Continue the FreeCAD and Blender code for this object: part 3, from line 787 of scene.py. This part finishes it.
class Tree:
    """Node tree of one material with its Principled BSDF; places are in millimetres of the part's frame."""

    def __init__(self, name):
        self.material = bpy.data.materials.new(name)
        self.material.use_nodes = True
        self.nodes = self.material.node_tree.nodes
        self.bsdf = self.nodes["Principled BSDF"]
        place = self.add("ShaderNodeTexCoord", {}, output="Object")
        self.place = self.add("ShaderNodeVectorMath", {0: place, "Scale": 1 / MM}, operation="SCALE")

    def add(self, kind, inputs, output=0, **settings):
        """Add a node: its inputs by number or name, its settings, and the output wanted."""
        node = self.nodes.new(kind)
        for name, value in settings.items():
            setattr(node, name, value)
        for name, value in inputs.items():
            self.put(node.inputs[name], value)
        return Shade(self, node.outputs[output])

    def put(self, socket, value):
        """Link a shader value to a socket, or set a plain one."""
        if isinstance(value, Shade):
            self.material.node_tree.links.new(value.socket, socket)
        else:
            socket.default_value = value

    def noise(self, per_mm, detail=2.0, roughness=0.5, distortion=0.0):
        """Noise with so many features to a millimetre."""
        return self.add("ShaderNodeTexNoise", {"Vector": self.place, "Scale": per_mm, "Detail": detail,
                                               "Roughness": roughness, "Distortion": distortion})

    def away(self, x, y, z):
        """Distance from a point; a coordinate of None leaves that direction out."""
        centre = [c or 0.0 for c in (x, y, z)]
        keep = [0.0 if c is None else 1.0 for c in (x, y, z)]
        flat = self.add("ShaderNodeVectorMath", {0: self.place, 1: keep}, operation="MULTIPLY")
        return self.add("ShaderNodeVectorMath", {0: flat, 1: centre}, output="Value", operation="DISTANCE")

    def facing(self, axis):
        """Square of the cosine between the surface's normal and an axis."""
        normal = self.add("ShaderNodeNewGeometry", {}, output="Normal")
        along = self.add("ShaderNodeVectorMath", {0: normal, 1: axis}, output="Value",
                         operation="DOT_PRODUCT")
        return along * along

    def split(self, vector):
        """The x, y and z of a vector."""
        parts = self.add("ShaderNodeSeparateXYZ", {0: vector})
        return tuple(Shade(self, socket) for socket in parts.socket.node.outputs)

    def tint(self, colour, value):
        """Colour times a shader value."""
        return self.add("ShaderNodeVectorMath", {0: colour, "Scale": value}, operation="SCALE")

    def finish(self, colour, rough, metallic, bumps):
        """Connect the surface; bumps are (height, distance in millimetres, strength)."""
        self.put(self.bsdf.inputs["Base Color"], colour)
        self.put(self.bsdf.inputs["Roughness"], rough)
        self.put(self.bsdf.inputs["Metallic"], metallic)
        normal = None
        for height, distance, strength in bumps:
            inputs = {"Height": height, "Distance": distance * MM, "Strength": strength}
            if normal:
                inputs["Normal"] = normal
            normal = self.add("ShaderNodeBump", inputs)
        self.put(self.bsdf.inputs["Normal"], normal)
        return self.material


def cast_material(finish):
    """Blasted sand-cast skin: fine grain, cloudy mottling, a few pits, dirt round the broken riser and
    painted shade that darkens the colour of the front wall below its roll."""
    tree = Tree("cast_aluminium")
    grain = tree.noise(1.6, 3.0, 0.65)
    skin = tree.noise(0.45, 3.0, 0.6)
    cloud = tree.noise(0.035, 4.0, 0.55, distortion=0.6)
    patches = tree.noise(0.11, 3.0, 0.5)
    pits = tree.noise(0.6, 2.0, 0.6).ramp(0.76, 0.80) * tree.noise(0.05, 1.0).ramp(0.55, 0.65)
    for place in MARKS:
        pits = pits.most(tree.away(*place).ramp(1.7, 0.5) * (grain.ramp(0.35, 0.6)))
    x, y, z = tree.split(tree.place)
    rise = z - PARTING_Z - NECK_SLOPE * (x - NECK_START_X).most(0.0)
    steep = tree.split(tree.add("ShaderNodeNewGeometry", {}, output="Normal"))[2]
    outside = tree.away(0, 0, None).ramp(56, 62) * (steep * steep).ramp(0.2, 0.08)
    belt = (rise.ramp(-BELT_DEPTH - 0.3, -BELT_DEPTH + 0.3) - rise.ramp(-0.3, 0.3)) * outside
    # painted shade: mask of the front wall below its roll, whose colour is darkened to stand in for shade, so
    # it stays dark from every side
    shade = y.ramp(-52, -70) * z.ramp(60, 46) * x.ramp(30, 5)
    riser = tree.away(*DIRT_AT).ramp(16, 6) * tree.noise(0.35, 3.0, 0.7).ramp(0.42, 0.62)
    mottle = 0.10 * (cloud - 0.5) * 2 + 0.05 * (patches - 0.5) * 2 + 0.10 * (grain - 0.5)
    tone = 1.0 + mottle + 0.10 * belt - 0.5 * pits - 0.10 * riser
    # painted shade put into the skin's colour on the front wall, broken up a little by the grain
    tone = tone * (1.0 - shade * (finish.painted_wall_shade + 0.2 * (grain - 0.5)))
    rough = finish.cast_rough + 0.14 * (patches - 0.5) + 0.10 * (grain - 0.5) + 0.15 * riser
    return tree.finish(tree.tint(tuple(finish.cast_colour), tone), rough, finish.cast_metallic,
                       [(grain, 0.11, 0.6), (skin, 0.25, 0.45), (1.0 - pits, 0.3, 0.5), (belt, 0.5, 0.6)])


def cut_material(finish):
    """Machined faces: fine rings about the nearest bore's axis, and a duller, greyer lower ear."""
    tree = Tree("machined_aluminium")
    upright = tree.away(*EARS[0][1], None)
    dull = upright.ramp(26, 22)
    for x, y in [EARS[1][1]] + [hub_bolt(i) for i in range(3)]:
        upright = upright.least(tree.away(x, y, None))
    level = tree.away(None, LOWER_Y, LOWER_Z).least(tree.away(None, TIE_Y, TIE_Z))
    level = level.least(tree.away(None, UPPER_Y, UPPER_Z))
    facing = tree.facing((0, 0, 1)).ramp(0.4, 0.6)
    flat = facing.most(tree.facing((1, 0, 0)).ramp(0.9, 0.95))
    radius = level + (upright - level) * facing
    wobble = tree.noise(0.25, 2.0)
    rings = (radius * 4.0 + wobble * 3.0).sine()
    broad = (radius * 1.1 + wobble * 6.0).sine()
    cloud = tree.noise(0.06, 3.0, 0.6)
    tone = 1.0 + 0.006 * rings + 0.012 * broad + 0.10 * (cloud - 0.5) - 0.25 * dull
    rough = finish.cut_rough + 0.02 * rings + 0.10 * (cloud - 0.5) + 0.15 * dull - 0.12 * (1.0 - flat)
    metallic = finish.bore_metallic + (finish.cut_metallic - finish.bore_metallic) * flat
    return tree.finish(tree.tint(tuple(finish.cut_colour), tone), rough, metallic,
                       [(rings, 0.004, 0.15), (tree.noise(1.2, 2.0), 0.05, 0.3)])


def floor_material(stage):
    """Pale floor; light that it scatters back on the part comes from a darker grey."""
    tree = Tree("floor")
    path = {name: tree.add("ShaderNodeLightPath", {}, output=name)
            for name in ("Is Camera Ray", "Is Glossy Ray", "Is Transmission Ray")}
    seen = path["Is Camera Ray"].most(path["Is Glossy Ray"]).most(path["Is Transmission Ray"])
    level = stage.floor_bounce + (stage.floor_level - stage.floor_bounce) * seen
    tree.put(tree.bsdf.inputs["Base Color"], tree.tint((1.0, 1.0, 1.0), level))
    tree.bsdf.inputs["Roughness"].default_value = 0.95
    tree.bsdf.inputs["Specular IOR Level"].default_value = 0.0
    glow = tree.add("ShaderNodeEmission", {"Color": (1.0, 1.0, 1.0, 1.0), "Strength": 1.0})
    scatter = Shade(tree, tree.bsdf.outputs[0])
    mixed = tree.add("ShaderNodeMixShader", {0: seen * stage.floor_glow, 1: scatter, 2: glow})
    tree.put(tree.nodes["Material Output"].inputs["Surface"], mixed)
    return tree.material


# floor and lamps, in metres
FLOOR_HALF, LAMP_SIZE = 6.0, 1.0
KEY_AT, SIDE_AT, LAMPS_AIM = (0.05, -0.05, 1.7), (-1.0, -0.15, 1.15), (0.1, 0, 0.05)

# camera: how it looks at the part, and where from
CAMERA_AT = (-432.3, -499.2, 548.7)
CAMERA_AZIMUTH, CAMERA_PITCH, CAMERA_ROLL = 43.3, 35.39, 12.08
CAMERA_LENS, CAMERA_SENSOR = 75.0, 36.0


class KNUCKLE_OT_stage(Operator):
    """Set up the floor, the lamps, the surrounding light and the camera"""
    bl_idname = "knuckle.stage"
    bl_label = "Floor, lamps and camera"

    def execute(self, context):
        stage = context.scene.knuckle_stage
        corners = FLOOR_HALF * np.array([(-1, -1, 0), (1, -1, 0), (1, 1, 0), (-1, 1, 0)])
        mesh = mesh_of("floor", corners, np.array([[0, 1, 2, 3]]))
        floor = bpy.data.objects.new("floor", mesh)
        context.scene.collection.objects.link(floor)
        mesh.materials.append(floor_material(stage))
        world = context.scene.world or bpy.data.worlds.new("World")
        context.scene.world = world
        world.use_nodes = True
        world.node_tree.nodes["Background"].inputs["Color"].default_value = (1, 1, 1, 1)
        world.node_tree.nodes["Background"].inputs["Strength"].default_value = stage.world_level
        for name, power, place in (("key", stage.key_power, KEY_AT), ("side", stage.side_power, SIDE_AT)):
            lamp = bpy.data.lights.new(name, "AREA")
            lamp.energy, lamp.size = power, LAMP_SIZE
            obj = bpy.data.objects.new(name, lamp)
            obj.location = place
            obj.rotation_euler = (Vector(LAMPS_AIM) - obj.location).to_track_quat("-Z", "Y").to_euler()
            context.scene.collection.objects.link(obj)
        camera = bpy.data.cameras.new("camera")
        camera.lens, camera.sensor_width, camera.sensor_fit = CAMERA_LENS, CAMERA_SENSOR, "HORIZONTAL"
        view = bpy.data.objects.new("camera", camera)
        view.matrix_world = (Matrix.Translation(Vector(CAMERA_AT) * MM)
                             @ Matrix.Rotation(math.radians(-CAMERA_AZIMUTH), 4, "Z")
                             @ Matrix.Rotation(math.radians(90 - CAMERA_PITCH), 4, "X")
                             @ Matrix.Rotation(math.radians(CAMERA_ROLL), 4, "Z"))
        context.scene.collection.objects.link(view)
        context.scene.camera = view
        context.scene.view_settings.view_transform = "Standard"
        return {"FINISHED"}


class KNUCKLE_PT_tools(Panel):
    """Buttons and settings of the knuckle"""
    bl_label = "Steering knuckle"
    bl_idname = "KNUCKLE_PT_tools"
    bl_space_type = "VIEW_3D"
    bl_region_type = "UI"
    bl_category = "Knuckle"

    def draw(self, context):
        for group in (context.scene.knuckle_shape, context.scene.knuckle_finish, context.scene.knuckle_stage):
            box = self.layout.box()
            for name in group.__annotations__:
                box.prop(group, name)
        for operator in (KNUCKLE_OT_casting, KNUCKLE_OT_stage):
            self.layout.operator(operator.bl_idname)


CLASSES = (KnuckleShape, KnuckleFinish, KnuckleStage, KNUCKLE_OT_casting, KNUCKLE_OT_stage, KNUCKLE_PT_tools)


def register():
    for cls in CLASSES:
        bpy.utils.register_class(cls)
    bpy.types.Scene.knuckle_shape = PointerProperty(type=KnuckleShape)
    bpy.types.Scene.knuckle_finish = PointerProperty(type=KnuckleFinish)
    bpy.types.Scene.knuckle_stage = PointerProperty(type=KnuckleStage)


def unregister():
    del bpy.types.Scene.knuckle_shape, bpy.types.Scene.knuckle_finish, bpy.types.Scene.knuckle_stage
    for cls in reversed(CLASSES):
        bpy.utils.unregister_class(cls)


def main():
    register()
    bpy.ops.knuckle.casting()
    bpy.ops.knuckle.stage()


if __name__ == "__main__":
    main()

----

◆ Instruction
Quote the listing above from its first line to the line with "socket.default_value = value", inclusive, and add nothing.

◆ Written response
Continue the FreeCAD and Blender code for this object: part 3, from line 787 of scene.py. This part finishes it.
class Tree:
    """Node tree of one material with its Principled BSDF; places are in millimetres of the part's frame."""

    def __init__(self, name):
        self.material = bpy.data.materials.new(name)
        self.material.use_nodes = True
        self.nodes = self.material.node_tree.nodes
        self.bsdf = self.nodes["Principled BSDF"]
        place = self.add("ShaderNodeTexCoord", {}, output="Object")
        self.place = self.add("ShaderNodeVectorMath", {0: place, "Scale": 1 / MM}, operation="SCALE")

    def add(self, kind, inputs, output=0, **settings):
        """Add a node: its inputs by number or name, its settings, and the output wanted."""
        node = self.nodes.new(kind)
        for name, value in settings.items():
            setattr(node, name, value)
        for name, value in inputs.items():
            self.put(node.inputs[name], value)
        return Shade(self, node.outputs[output])

    def put(self, socket, value):
        """Link a shader value to a socket, or set a plain one."""
        if isinstance(value, Shade):
            self.material.node_tree.links.new(value.socket, socket)
        else:
            socket.default_value = value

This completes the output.